**Objective:** Starting with the line that contains "before = set(bpy.data.objects)" and stopping after the line that contains "FLAT = 0.99999", output every line exactly as it stands.
<<<<
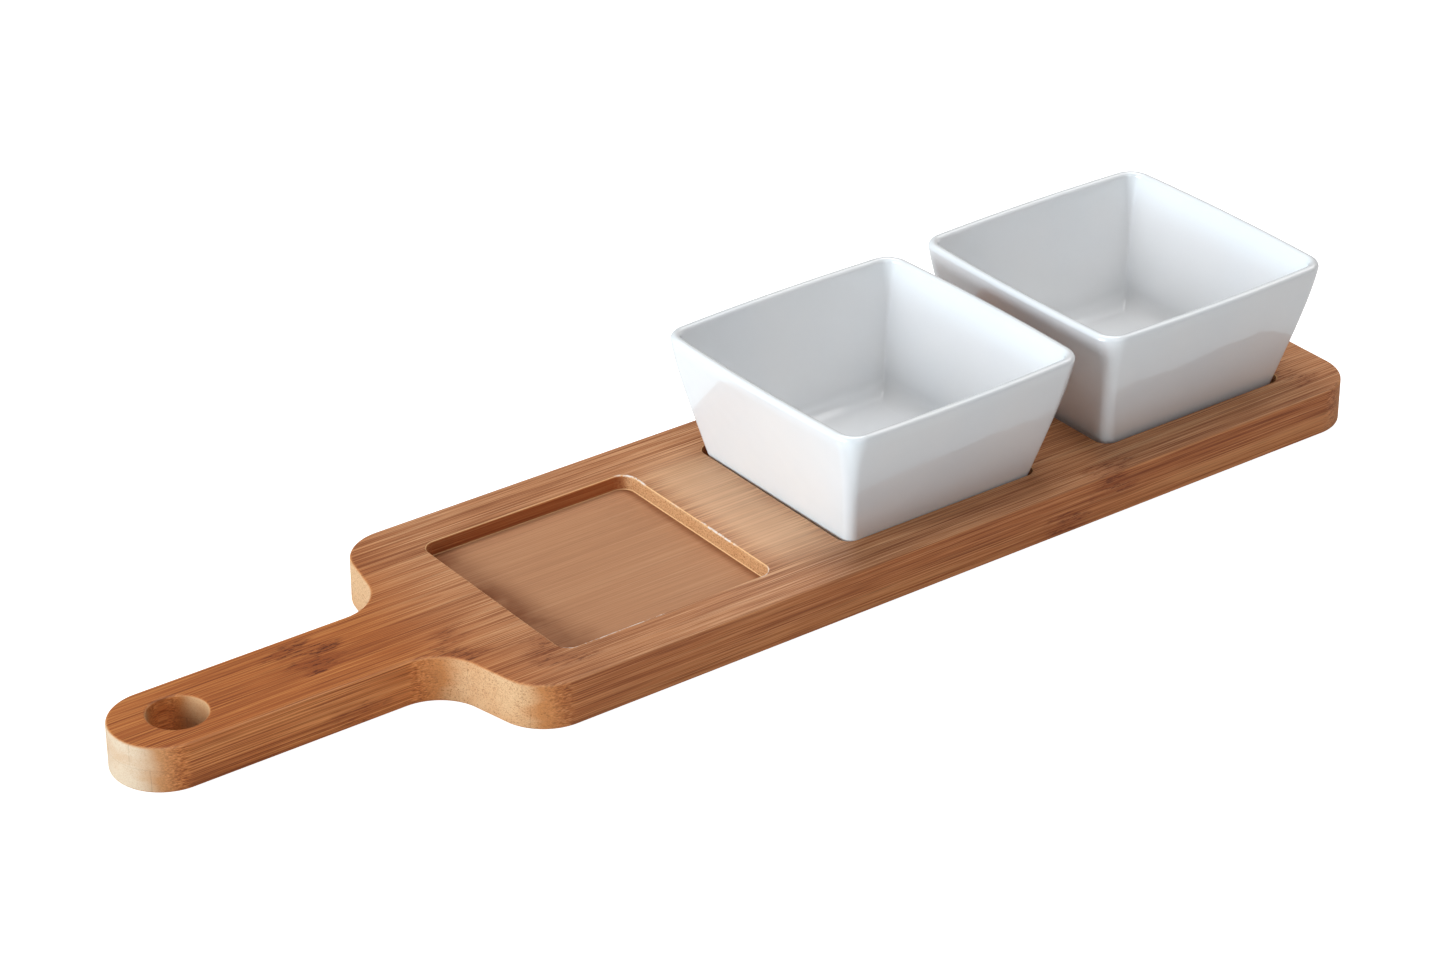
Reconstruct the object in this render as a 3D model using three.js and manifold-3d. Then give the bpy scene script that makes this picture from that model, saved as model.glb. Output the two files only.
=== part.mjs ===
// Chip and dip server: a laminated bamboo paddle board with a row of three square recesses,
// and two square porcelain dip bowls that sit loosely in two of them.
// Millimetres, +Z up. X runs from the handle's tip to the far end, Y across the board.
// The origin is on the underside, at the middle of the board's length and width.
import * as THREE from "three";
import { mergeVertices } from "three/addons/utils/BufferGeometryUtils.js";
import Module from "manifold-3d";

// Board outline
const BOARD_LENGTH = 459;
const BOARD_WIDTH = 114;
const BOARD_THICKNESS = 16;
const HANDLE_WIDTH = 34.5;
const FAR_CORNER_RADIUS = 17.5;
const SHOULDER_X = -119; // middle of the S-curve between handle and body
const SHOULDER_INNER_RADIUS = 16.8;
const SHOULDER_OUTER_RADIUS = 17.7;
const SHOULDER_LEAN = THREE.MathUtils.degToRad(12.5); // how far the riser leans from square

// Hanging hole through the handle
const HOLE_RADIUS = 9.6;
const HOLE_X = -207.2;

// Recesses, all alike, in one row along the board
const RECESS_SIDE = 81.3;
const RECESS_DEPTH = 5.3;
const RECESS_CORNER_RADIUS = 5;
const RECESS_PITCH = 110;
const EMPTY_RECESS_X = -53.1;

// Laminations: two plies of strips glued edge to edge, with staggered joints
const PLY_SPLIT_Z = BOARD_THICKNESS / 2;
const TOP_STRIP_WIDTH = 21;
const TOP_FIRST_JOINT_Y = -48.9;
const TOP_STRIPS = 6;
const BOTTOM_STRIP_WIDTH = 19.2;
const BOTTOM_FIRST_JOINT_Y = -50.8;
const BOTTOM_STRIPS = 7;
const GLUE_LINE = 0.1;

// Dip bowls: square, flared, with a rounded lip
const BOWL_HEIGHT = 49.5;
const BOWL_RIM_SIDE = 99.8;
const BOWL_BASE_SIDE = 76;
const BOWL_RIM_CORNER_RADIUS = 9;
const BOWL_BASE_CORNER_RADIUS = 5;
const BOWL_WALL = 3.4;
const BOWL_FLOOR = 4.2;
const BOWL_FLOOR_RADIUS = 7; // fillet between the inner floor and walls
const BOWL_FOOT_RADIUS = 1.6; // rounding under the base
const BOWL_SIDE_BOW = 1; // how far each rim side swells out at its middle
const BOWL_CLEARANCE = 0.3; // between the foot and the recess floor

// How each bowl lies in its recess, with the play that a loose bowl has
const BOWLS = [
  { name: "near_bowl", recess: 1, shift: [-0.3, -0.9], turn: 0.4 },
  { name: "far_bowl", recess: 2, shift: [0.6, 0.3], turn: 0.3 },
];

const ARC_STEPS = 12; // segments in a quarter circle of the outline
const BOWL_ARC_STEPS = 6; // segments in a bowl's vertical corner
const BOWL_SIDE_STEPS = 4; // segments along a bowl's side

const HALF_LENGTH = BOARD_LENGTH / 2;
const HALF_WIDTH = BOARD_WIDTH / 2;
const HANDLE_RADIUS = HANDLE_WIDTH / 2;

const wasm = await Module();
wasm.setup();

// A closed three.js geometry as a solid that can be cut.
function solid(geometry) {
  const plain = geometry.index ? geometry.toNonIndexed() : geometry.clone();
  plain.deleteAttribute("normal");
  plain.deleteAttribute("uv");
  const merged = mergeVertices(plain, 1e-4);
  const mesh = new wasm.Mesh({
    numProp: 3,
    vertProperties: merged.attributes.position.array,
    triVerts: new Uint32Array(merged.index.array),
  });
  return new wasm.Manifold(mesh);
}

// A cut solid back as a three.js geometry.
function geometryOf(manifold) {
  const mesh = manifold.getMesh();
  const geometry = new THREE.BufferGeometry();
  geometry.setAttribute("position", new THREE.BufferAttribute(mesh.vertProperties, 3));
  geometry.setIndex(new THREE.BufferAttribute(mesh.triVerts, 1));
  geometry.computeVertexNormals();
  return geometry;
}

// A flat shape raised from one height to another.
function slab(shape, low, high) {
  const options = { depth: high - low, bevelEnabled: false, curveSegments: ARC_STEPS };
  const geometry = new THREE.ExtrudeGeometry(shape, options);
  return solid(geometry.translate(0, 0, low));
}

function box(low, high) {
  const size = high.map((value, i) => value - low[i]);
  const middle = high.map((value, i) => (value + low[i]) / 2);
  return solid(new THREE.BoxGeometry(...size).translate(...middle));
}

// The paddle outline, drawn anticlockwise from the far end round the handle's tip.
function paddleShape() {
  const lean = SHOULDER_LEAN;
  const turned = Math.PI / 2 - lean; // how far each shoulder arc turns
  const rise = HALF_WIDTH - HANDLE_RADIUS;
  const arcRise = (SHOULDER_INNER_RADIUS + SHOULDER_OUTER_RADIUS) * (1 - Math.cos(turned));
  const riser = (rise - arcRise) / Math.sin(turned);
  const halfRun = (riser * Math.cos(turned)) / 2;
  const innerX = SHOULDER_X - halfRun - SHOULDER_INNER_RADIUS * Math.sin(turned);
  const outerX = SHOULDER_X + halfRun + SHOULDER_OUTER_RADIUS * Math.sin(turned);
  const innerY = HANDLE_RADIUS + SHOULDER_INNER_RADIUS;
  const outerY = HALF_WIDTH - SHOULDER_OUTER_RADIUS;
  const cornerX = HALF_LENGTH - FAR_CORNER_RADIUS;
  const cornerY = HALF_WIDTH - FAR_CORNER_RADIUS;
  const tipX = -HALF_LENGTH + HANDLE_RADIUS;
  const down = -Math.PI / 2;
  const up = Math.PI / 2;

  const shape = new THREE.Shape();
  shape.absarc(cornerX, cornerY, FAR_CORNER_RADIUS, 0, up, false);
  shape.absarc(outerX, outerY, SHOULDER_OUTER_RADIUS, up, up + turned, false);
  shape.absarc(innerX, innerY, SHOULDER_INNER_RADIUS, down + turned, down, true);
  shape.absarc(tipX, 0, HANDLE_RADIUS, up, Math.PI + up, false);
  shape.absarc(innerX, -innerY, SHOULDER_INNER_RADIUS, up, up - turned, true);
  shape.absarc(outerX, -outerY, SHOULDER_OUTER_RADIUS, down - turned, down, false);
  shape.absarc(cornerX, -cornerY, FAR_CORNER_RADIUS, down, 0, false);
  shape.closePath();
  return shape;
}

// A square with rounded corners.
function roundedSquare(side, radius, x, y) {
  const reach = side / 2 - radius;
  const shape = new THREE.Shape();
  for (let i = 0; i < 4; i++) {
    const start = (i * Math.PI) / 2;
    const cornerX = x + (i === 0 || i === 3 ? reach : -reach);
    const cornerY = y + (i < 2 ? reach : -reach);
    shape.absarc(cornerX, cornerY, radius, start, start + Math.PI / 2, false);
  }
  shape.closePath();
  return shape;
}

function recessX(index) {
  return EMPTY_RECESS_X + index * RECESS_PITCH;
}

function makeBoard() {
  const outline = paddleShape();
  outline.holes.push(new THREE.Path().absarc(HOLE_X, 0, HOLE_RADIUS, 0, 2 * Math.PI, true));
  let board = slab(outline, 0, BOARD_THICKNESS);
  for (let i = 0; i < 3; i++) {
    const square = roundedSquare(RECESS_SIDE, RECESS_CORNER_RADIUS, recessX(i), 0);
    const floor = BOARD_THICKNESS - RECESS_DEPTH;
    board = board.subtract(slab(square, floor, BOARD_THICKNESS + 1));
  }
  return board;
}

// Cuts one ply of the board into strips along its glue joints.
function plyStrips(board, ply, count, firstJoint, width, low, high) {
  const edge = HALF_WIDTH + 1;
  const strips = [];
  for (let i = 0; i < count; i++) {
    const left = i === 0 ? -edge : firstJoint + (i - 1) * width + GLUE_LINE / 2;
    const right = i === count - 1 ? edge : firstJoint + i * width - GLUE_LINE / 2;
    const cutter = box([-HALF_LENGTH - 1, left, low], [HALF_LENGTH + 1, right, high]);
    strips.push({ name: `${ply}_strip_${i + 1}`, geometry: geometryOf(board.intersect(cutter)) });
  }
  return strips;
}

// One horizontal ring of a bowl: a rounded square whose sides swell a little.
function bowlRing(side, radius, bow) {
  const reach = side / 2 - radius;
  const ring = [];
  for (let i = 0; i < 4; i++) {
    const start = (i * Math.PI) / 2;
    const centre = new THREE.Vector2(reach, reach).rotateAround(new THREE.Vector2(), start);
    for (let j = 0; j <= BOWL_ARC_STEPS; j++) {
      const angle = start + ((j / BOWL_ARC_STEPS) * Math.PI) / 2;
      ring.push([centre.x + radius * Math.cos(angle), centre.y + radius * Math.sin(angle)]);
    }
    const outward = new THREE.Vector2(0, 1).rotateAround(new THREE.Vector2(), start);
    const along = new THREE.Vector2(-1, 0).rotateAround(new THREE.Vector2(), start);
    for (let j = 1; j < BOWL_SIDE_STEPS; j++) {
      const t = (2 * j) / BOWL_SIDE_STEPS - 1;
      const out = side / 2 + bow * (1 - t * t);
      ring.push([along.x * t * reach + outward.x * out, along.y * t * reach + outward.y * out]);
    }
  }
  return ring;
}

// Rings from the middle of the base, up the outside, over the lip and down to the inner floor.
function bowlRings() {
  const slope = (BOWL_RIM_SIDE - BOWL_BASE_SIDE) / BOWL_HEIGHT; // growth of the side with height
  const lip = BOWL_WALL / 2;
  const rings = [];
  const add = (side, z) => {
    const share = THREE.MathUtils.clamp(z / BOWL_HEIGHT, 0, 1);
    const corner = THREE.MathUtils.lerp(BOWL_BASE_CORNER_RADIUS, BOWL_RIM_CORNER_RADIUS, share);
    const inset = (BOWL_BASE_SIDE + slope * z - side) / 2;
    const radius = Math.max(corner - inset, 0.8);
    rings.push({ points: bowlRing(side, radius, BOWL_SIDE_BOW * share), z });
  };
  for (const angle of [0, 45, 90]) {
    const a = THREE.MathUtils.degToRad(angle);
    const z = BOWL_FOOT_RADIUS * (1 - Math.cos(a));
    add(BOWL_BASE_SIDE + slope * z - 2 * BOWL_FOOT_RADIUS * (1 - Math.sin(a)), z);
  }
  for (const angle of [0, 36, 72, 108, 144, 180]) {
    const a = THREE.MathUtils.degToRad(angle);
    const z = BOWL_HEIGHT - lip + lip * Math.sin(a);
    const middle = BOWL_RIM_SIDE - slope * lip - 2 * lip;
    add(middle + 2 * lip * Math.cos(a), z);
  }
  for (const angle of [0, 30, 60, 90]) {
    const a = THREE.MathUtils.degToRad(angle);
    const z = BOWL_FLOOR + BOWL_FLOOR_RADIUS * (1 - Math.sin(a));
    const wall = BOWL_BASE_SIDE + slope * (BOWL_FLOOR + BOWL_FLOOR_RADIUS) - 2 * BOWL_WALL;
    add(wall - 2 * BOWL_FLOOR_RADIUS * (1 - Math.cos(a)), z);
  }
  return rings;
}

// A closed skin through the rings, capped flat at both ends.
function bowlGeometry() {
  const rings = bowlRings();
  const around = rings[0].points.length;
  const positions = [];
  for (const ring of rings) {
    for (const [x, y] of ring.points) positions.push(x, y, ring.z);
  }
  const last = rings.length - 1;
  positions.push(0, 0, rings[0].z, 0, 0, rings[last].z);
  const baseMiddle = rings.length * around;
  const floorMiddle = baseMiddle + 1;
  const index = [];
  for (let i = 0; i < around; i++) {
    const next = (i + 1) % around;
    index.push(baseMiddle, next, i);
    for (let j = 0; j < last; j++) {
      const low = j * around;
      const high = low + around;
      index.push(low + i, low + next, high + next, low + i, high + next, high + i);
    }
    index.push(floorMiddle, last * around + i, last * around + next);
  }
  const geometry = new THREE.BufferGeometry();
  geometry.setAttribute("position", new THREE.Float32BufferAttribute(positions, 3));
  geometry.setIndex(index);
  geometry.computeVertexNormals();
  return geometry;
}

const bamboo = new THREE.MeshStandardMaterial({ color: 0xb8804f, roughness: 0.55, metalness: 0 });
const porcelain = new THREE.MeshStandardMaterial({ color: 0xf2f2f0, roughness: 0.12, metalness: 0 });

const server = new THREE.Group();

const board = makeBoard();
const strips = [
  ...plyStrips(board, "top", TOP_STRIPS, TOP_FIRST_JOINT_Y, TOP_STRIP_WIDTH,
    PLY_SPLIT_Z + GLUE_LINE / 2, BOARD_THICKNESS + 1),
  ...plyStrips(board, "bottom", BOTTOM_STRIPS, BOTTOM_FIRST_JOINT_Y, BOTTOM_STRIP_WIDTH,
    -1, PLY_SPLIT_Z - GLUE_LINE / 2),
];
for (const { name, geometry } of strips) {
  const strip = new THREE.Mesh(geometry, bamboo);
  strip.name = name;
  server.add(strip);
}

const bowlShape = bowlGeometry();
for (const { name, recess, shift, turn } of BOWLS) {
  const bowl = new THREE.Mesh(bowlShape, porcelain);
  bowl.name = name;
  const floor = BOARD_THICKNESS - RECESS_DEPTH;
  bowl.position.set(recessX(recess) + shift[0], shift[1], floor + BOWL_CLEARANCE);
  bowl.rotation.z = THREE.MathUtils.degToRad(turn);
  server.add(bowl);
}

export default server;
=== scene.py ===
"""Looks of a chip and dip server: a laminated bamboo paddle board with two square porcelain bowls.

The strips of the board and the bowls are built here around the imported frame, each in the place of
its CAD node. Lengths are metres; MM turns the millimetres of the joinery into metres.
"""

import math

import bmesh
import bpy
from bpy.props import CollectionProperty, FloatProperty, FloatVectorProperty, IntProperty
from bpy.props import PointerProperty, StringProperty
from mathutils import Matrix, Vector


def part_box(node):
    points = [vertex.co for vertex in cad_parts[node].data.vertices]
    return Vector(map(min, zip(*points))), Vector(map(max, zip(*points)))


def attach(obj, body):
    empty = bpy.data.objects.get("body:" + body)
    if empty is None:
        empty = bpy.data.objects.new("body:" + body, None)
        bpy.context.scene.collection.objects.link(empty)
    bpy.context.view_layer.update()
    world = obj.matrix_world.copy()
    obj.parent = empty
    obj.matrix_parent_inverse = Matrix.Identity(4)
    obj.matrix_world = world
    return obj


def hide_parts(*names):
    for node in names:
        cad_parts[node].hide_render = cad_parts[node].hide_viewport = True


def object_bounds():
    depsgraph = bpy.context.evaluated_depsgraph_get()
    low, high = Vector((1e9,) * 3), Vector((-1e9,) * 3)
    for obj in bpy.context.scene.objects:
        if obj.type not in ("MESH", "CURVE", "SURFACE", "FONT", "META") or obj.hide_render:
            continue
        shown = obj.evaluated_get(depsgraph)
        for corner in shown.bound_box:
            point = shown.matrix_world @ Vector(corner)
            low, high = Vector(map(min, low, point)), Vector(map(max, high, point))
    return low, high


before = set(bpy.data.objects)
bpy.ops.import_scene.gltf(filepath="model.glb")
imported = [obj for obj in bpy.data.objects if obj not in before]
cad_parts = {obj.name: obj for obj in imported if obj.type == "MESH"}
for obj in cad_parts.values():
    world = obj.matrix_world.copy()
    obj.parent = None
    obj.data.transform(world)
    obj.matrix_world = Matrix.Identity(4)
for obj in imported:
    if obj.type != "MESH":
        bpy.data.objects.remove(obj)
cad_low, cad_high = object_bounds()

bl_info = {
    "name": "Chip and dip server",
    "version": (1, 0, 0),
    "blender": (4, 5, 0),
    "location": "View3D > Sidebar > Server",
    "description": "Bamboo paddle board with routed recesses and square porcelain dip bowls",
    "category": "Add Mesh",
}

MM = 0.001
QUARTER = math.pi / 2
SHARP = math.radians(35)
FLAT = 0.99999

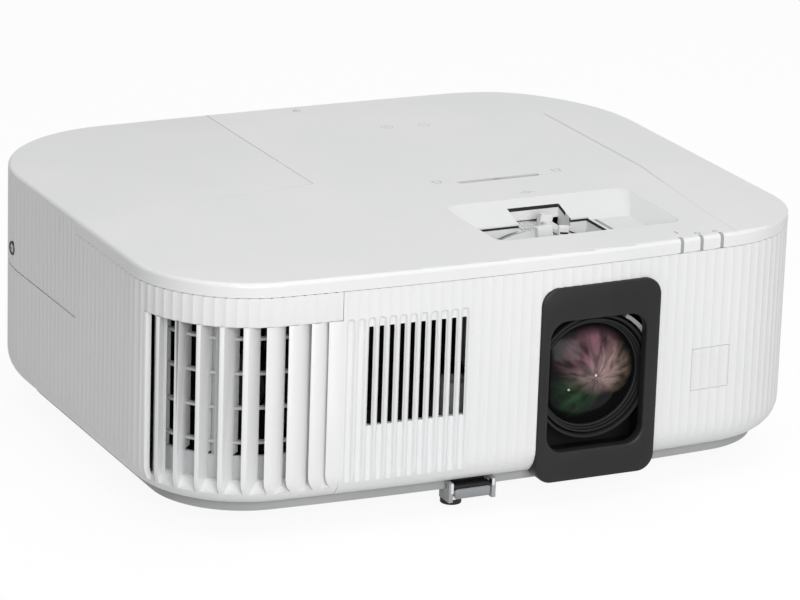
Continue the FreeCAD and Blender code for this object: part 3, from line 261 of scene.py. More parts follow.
>>>>
**Result:**
before = set(bpy.data.objects)
bpy.ops.import_scene.gltf(filepath="model.glb")
imported = [obj for obj in bpy.data.objects if obj not in before]
cad_parts = {obj.name: obj for obj in imported if obj.type == "MESH"}
for obj in cad_parts.values():
    world = obj.matrix_world.copy()
    obj.parent = None
    obj.data.transform(world)
    obj.matrix_world = Matrix.Identity(4)
for obj in imported:
    if obj.type != "MESH":
        bpy.data.objects.remove(obj)
cad_low, cad_high = object_bounds()

bl_info = {
    "name": "Chip and dip server",
    "version": (1, 0, 0),
    "blender": (4, 5, 0),
    "location": "View3D > Sidebar > Server",
    "description": "Bamboo paddle board with routed recesses and square porcelain dip bowls",
    "category": "Add Mesh",
}

MM = 0.001
QUARTER = math.pi / 2
SHARP = math.radians(35)
FLAT = 0.99999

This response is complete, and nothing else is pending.